WRITTEN EXERCISE: Copy, character for character, the lines running from the one with "spread_len = heel(last)[0];" to the one with "tiny = 1e-6", ends included. Leave out every other line.

GIVEN ENTRIES:
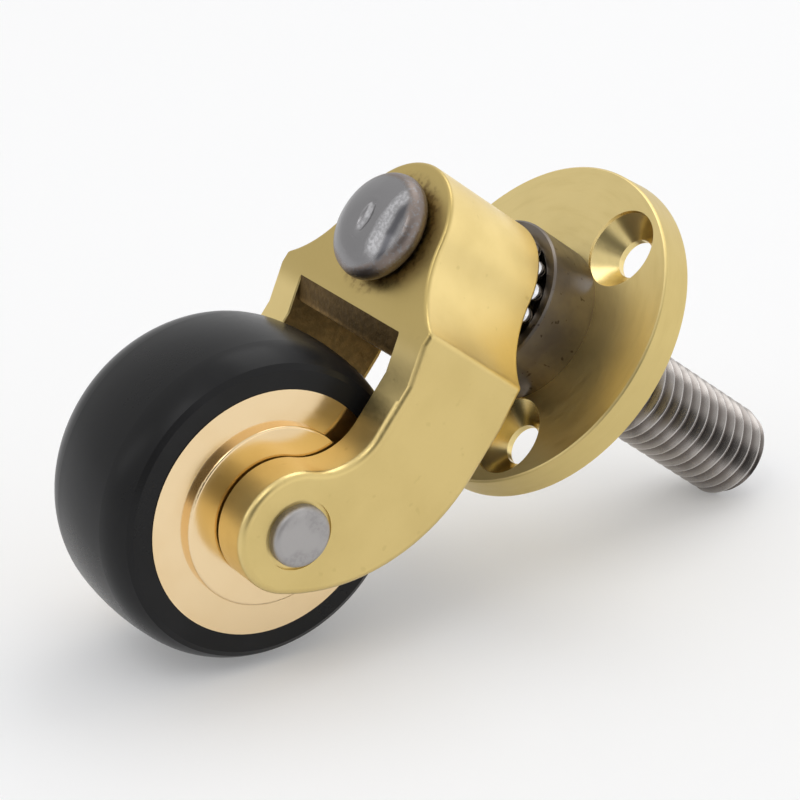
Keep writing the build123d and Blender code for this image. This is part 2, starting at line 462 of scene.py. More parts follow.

* * *

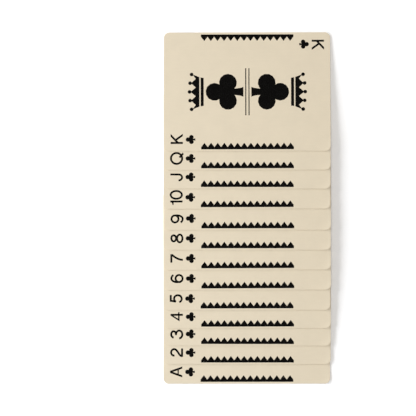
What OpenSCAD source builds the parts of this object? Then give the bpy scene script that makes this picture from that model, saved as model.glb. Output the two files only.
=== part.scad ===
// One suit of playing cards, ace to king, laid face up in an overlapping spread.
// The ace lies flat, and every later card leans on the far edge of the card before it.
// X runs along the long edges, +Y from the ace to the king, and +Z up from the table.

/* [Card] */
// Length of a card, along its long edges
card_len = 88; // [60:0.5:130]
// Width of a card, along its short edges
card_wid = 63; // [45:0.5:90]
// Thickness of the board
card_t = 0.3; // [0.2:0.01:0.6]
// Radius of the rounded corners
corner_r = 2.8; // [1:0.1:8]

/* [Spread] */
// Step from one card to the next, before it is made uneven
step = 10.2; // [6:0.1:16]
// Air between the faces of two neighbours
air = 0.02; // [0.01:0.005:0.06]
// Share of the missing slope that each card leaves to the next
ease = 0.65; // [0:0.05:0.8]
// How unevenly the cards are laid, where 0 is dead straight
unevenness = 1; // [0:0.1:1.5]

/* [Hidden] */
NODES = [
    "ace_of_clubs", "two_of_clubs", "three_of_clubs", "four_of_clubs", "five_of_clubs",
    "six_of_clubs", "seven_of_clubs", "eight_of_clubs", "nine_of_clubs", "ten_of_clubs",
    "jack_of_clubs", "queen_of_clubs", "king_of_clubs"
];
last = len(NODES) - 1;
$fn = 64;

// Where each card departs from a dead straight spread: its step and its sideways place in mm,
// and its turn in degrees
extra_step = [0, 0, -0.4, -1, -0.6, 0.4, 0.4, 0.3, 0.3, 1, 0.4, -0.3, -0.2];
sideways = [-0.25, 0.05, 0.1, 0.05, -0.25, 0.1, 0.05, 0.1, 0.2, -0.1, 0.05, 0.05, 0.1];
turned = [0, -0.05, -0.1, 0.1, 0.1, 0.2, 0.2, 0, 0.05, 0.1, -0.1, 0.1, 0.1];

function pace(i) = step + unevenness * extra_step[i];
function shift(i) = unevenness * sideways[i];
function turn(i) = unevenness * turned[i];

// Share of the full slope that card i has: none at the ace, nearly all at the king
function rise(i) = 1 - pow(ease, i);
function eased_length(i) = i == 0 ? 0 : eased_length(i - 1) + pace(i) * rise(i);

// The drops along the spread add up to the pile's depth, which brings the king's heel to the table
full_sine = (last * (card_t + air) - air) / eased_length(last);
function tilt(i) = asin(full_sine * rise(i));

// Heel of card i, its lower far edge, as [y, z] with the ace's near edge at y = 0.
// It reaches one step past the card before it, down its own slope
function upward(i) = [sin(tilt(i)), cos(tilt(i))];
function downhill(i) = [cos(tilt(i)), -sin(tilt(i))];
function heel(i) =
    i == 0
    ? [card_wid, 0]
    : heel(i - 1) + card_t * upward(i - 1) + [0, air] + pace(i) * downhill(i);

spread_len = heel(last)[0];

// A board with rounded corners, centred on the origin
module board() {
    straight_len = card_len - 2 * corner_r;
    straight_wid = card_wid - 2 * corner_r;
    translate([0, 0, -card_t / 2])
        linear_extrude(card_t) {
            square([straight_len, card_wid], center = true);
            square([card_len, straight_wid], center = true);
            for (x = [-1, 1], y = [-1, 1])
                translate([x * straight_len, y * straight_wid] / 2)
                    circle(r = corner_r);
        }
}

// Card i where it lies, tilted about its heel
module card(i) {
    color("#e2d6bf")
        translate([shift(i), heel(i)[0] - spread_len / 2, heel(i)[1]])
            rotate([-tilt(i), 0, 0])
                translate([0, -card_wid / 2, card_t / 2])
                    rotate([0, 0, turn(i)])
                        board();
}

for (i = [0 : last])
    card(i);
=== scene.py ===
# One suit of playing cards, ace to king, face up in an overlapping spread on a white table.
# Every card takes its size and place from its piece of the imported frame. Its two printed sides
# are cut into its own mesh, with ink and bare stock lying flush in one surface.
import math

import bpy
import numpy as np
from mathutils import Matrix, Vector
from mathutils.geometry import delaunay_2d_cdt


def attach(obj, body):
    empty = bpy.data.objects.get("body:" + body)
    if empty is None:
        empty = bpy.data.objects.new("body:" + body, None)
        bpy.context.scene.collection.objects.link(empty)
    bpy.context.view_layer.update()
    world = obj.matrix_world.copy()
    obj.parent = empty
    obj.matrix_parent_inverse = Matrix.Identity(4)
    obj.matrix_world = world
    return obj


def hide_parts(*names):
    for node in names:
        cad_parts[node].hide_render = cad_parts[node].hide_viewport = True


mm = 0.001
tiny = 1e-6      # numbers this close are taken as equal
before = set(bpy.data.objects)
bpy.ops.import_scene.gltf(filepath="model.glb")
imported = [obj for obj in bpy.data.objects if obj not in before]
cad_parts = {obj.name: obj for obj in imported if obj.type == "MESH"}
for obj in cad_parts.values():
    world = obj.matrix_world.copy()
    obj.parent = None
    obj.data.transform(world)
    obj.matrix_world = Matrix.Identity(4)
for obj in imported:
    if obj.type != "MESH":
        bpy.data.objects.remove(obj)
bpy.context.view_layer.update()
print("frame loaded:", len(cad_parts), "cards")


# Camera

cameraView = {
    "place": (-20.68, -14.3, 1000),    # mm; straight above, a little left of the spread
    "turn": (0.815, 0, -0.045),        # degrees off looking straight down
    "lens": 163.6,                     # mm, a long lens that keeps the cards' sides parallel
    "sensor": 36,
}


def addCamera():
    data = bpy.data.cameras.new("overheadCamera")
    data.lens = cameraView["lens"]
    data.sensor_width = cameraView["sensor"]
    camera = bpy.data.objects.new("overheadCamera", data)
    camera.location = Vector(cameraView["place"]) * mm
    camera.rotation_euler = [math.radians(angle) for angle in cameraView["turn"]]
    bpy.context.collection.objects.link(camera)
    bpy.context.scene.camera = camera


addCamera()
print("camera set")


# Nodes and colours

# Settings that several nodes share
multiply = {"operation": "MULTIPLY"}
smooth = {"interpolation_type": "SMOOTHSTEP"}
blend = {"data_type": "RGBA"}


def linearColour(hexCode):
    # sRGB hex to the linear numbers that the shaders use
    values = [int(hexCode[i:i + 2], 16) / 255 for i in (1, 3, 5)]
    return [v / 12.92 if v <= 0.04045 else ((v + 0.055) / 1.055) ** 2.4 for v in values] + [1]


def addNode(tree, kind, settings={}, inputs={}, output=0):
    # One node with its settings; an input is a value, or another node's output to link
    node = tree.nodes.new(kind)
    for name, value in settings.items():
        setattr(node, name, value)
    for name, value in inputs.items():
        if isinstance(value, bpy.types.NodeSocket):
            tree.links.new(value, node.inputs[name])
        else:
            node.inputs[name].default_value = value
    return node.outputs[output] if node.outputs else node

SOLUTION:
spread_len = heel(last)[0];

// A board with rounded corners, centred on the origin
module board() {
    straight_len = card_len - 2 * corner_r;
    straight_wid = card_wid - 2 * corner_r;
    translate([0, 0, -card_t / 2])
        linear_extrude(card_t) {
            square([straight_len, card_wid], center = true);
            square([card_len, straight_wid], center = true);
            for (x = [-1, 1], y = [-1, 1])
                translate([x * straight_len, y * straight_wid] / 2)
                    circle(r = corner_r);
        }
}

// Card i where it lies, tilted about its heel
module card(i) {
    color("#e2d6bf")
        translate([shift(i), heel(i)[0] - spread_len / 2, heel(i)[1]])
            rotate([-tilt(i), 0, 0])
                translate([0, -card_wid / 2, card_t / 2])
                    rotate([0, 0, turn(i)])
                        board();
}

for (i = [0 : last])
    card(i);
=== scene.py ===
# One suit of playing cards, ace to king, face up in an overlapping spread on a white table.
# Every card takes its size and place from its piece of the imported frame. Its two printed sides
# are cut into its own mesh, with ink and bare stock lying flush in one surface.
import math

import bpy
import numpy as np
from mathutils import Matrix, Vector
from mathutils.geometry import delaunay_2d_cdt


def attach(obj, body):
    empty = bpy.data.objects.get("body:" + body)
    if empty is None:
        empty = bpy.data.objects.new("body:" + body, None)
        bpy.context.scene.collection.objects.link(empty)
    bpy.context.view_layer.update()
    world = obj.matrix_world.copy()
    obj.parent = empty
    obj.matrix_parent_inverse = Matrix.Identity(4)
    obj.matrix_world = world
    return obj


def hide_parts(*names):
    for node in names:
        cad_parts[node].hide_render = cad_parts[node].hide_viewport = True


mm = 0.001
tiny = 1e-6      # numbers this close are taken as equal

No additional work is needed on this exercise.